Зато он преуспел в составлении информационных сводок. Кернкросс, как и Филби, был тут великолепен. Уж если Джон составлял для резидентов резюме какого-то доклада или важного сообщения, то умел сделать сообщение кратким, сжатым, доступным для понимания.

Он не был аналитиком, как все те же Филби и Зорге. Но в его составленных без всяких размусоливаний донесениях сразу бросалась в глаза суть, он умел выделить главное, не отнимая в Москве у работников Центра время на размышления, по какой же теме идет сообщение. Лаконичность Кернкросса экономила время, сложностей с переводом его сообщений не возникало. И это было очень важно. Ведь Джон передал в годы войны тысячи страниц секретнейших бумаг, информаций, некоторые из которых и сегодня имеют гриф секретности и недоступны для исследователей.
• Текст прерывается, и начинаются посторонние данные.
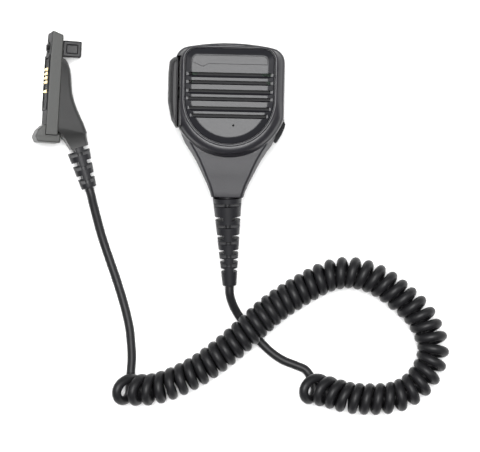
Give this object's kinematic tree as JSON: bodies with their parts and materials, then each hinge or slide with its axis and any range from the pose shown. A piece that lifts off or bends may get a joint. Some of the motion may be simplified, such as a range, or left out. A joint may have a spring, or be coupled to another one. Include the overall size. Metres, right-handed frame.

По Барковскому, уже в 1941-м, когда немца отогнали от Москвы, за изучение английского доклада по атомной тематике взялась, пусть и с некоторым объяснимым опозданием, только-только зародившаяся советская научно-техническая разведка во главе с будущим Героем России Леонидом Квасниковым. Сообщение пошло на самый-самый верх. Получило подтверждение предсказание некоторых советских ученых о реальности создания противником — немцами — и союзниками англичанами и американцами — атомной бомбы. Информация Кернкросса была подтверждена и источниками в Соединенных Штатах.